Dues established consistent with PMI policy.
Financial policies governed by the Board.
Dues processing performed by PMI.
ARTICLE IX – Meetings of the Membership
Annual meeting held at a date determined by the Board with at least 30 days notice.
Special meetings may be called by:
- President
- Majority of the Board
- Petition of ten percent (10%) of membership.
Quorum consists of members in good standing present and voting.
ARTICLE X – Inurement and Conflict of Interest
No member or Officer shall receive financial benefit except approved expense reimbursement. Conflicts must be disclosed and affected individuals shall abstain from voting.

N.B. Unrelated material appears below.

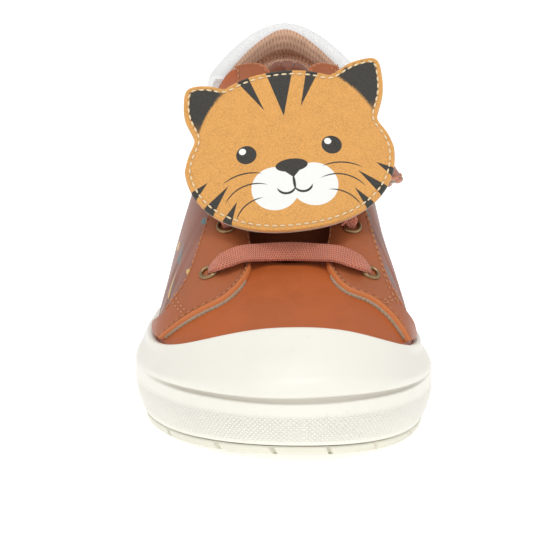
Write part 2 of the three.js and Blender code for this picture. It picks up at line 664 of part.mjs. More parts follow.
function band(rows, width, thickness, lift, count) {
  const at = route(rows);
  const place = (share) => {
    const here = at(share);
    const ahead = at(Math.min(1, share + 0.02)).point;
    const behind = at(Math.max(0, share - 0.02)).point;
    const tangent = unit(minus(ahead, behind));
    const across = unit(cross(tangent, here.normal));
    return { ...here, across, normal: unit(cross(across, tangent)) };
  };
  const grid = (offset) => steps(count).map((share) => {
    const here = place(share);
    return [-1, -0.33, 0.33, 1].map((edge) => {
      const outward = lift(share) + offset + STRAP_FLARE * here.flare * (edge + 1) / 2;
      return add(add(here.point, here.across, edge * width(share) / 2), here.normal, outward);
    });
  });
  return sheet(grid(thickness), grid(0));
}

const OVER_FACING = FACING_THICKNESS + 3 * CLEARANCE;
function elasticGeometry(eyelet) {
  const acrossAt = (side) => side * (1 - sharePast(turnOf(side, eyelet.foot), eyelet.up) / 2);
  const rows = [
    { across: acrossAt(-1), foot: eyelet.foot },
    { across: -0.5, foot: eyelet.crossing },
    { across: 0, foot: eyelet.ridge },
    { across: 0.5, foot: eyelet.crossing },
    { across: acrossAt(1), foot: eyelet.foot },
  ];
  const overEyelet = EYELET_FLANGE_HEIGHT + CLEARANCE;
  const lift = (share) => OVER_FACING + overEyelet * ease(0.5, 0.72, Math.abs(2 * share - 1));
  const width = (share) => ELASTIC_WIDTH * mix(1, ELASTIC_END, ease(0.7, 1, Math.abs(2 * share - 1)));
  return band(rows, width, ELASTIC_THICKNESS, lift, 20);
}
const OVER_ELASTIC = OVER_FACING + ELASTIC_THICKNESS + CLEARANCE;
const strapGeometry = () => band(STRAP_ROUTE, () => STRAP_WIDTH, STRAP_THICKNESS, () => OVER_ELASTIC, 30);

// Eyelets: a turned ring whose barrel goes through the facing and the shell
function eyeletFrame(side, eyelet) {
  const angle = turnOf(side, eyelet.foot);
  const share = sharePast(angle, eyelet.up);
  const normal = surfaceNormal(angle, share);
  const point = skin(angle, share, FACING_THICKNESS + CLEARANCE);
  const axis = new THREE.Vector3(...normal);
  const turn = new THREE.Quaternion().setFromUnitVectors(new THREE.Vector3(0, 1, 0), axis);
  return { point, turn };
}
function eyeletGeometry() {
  const depth = FACING_THICKNESS + CLEARANCE + UPPER_WALL;
  const top = CLEARANCE + EYELET_FLANGE_HEIGHT;
  const profile = [
    [EYELET_HOLE_RADIUS, -depth], [EYELET_BARREL_RADIUS, -depth], [EYELET_BARREL_RADIUS, CLEARANCE],
    [EYELET_FLANGE_RADIUS, CLEARANCE], [EYELET_FLANGE_RADIUS, mix(CLEARANCE, top, 0.4)],
    [mix(EYELET_FLANGE_RADIUS, EYELET_HOLE_RADIUS, 0.4), top], [EYELET_HOLE_RADIUS, mix(CLEARANCE, top, 0.5)],
    [EYELET_HOLE_RADIUS, -depth],
  ];
  return plain(new THREE.LatheGeometry(profile.map(([r, h]) => new THREE.Vector2(r, h)), EYELET_SIDES));
}
function eyeletHole(side, eyelet) {
  const { point, turn } = eyeletFrame(side, eyelet);
  const radius = EYELET_BARREL_RADIUS + CLEARANCE;
  const length = 4 * (UPPER_WALL + FACING_THICKNESS);
  const tool = new THREE.CylinderGeometry(radius, radius, length, EYELET_SIDES);
  tool.applyQuaternion(turn);
  tool.translate(...point);
  return solidOf(plain(tool));
}

// Face patch: an animal's head with two ears, bent a little over the strap
const headReach = (angle) => {
  const x = Math.abs(Math.cos(angle)) / (PATCH_WIDTH / 2);
  const y = Math.abs(Math.sin(angle)) / (PATCH_HEIGHT / 2);
  return (x ** HEAD_FULLNESS + y ** HEAD_FULLNESS) ** (-1 / HEAD_FULLNESS);
};
const lateralEar = column(EARS, 'angle', 'lateral');
const medialEar = column(EARS, 'angle', 'medial');
function patchReach(angle) {
  const degrees = THREE.MathUtils.radToDeg(Math.atan2(Math.sin(angle), Math.abs(Math.cos(angle))));
  if (degrees < EARS[0].angle || degrees > EARS[EARS.length - 1].angle) return headReach(angle);
  const ear = Math.cos(angle) < 0 ? lateralEar : medialEar;
  return ear(degrees) * PATCH_WIDTH / 2;
}
const PATCH_FOOT = 0.333;
function patchFrame() {
  const middle = ridge(angleOf(PATCH_FOOT));
  const slope = cross(middle.normal, [1, 0, 0]);
  const roll = THREE.MathUtils.degToRad(PATCH_ROLL);
  const right = add([Math.cos(roll), 0, 0], slope, Math.sin(roll));
  const up = add([-Math.sin(roll), 0, 0], slope, Math.cos(roll));
  const lift = OVER_ELASTIC + STRAP_THICKNESS + PATCH_GAP;
  return { centre: add(middle.point, middle.normal, lift), right, up, normal: middle.normal };
}
function patchGeometry() {
  const frame = patchFrame();
  const place = (x, y, offset) => {
    const sag = -(x * x) / (2 * PATCH_BEND_RADIUS);
    const flat = add(add(frame.centre, frame.right, x), frame.up, y);
    return add(flat, frame.normal, sag + offset);
  };
  const grid = (offset) => [0, 0.4, 0.75, 1].map((share) => steps(71).map((turn) => {
    const angle = turn * 2 * Math.PI * 71 / 72;
    const reach = patchReach(angle) * share;
    return place(reach * Math.cos(angle), reach * Math.sin(angle), offset);
  }));
  return sheet(grid(PATCH_THICKNESS), grid(0), { wrap: true });
}

// Materials, with the colours of the finished shoe
const material = (color, roughness, metalness = 0) => {
  return new THREE.MeshStandardMaterial({ color, roughness, metalness });
};
const RUBBER = material(0xeeece0, 0.55);
const LEATHER = material(0xb06438, 0.45);
const DARK_LEATHER = material(0x8a4a2a, 0.55);
const WHITE_FABRIC = material(0xf2f2f0, 0.8);
const INSOLE_FABRIC = material(0xe8bd98, 0.9);
const ELASTIC = material(0xc67a63, 0.85);
const NUBUCK = material(0xe2a860, 0.9);
const BRASS = material(0x96805a, 0.35, 1);

const shoe = new THREE.Group();
function place(name, geometry, finish) {
  const mesh = new THREE.Mesh(geometry, finish);
  mesh.name = name;
  shoe.add(mesh);
  return mesh;
}

const holes = [-1, 1].flatMap((side) => EYELETS.map((eyelet) => eyeletHole(side, eyelet)));
place('outsole', outsoleGeometry(), RUBBER);
place('cupsole', cupsoleGeometry(), RUBBER);
place('upper', geometryOf(cut(solidOf(upperGeometry()), holes)), LEATHER);
place('insole', insoleGeometry(), INSOLE_FABRIC);
place('tongue', tongueGeometry(), DARK_LEATHER);
place('collar', collarGeometry(), WHITE_FABRIC);
for (const [side, word] of [[-1, 'lateral'], [1, 'medial']]) {
  place(`facing_${word}`, geometryOf(cut(facingSolid(side), holes)), LEATHER);
  for (const eyelet of EYELETS) {
    const { point, turn } = eyeletFrame(side, eyelet);
    const ringMesh = place(`eyelet_${word}_${eyelet.row}`, eyeletGeometry(), BRASS);
    ringMesh.position.set(...point);
    ringMesh.quaternion.copy(turn);
  }
}
for (const eyelet of EYELETS) place(`elastic_${eyelet.row}`, elasticGeometry(eyelet), ELASTIC);
place('strap', strapGeometry(), LEATHER);
place('face_patch', patchGeometry(), NUBUCK);

// The origin is on the floor under the middle of the shoe's box
shoe.updateMatrixWorld(true);
const box = new THREE.Box3().setFromObject(shoe);
shoe.position.set(-(box.min.x + box.max.x) / 2, -(box.min.y + box.max.y) / 2, 0);

export default shoe;
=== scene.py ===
"""A toddler's mid-top sneaker for the right foot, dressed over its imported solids.

Lengths are in millimetres until a mesh is made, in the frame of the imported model: +Z up, the toe to
-Y, the heel to +Y, the outer side of the foot to -X and the inner side to +X.
"""

import math

import bmesh
import bpy
import numpy as np
from mathutils import Matrix, Vector


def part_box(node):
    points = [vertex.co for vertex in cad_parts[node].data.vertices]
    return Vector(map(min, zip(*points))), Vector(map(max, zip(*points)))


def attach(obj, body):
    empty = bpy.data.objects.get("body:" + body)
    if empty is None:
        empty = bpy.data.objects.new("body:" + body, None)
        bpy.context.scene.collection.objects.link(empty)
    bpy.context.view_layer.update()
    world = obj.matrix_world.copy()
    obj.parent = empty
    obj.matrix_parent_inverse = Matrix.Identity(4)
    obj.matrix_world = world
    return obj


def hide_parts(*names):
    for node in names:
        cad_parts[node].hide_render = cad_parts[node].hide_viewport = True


bl_info = {
    "name": "Mid-top sneaker",
    "version": (1, 0, 0),
    "blender": (4, 5, 0),
    "location": "View3D > Sidebar > Sneaker",
    "description": "Leather, rubber, elastic, stitches and face patch of a toddler's sneaker",
    "category": "Add Mesh",
}

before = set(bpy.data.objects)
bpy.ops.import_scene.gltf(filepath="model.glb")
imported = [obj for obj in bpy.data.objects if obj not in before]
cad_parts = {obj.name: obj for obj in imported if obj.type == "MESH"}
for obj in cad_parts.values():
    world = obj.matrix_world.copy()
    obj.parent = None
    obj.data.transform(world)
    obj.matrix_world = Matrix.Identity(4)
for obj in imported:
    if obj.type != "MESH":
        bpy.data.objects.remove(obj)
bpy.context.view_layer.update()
MM = 0.001


def table(names, *rows):
    """Rows with named columns."""
    return [dict(zip(names.split(), row)) for row in rows]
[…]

ARTICLE XI – Indemnification
PMI-4C may indemnify Officers and representatives to the fullest extent permitted by law and may maintain liability insurance.
ARTICLE XII – Amendments
These Bylaws may be amended by a two-thirds vote of members voting electronically, by mail ballot, or present at a duly called meeting with thirty (30) days notice.
ARTICLE XIII – Dissolution
PMI® may revoke the Charter if PMI-4C fails to operate in accordance with PMI policies. Upon dissolution, assets shall be distributed consistent with applicable law after payment of lawful debts.